5. Qual è l’orientamento della giurisprudenza sul punto?
Leggendo le varie sentenze che hanno affrontato il tema dei controlli a distanza si percepisce come i giudici non abbiano ancora trovato risposte condivise: in sé considerata, ciascuna decisione appare corretta e coerente con le premesse da cui muove, ma – applicando i principi dell’una alle soluzioni dell’altra – si ottengono in molti casi giudizi discordanti.
6. E’ dunque d’obbligo, per il datore di lavoro, procedere con cautela?
Certamente. La disamina deve essere condotta con attenzione, poiché, ove il controllo potesse aver ad oggetto la prestazione lavorativa, il datore di lavoro dovrebbe necessariamente percorrere la strada indicata dal 2 comma dell’art.4 St.Lav. E non sono ammessi margini d’errore: la violazione di quanto disposto dall’art.4, infatti, è fonte di responsabilità penale, e può anche tradursi in un comportamento antisindacale. Va inoltre ricordato, per completezza, che, sul piano processuale, non può attribuirsi alcun valore probatorio ai risultati dei controlli illegittimamente eseguiti, né a fini disciplinari né risarcitori.
7. Per quella che è la sua esperienza, sono molto diffusi in azienda strumenti che controllano illecitamente i dipendenti?
Credo che la maggior parte delle aziende operi nel rispetto della legge.
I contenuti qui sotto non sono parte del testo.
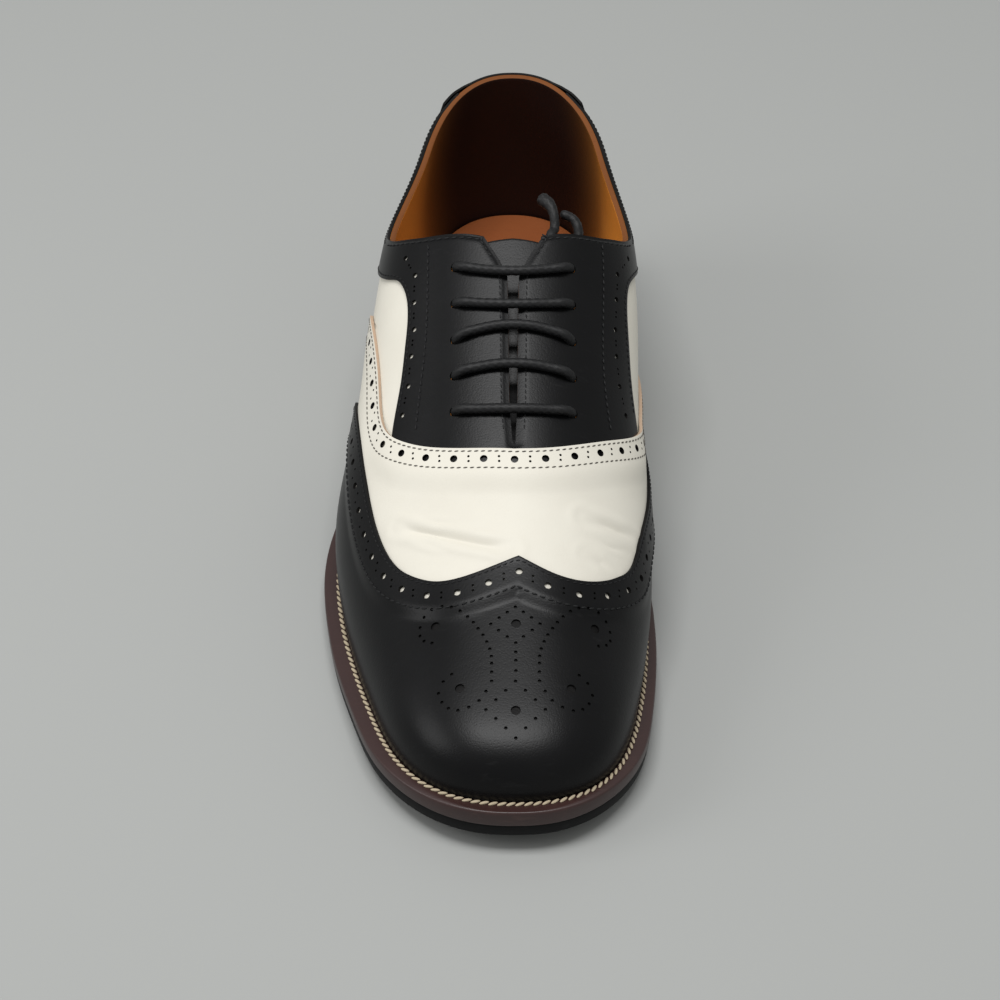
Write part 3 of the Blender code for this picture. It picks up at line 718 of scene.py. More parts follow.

E’innegabile, tuttavia, che vi siano realtà in cui è dato riscontrare elementi di segno contrario: questa materia, d’altro canto, è molto complicata.
8. La disamina di ciò che lecito è dunque operazione difficile?
Senza dubbio. Ed essa, perciò, va condotta con rigore e professionalità. Professionalità che impone di non indulgere a un acritico impiego nei processi aziendali di ogni ritrovato tecnologico, ma altresì di non arrestarsi di fronte alle novità, temendo che esse preludano a scenari di orwelliana memoria: ciò altro non sarebbe che esercizio di misoneismo.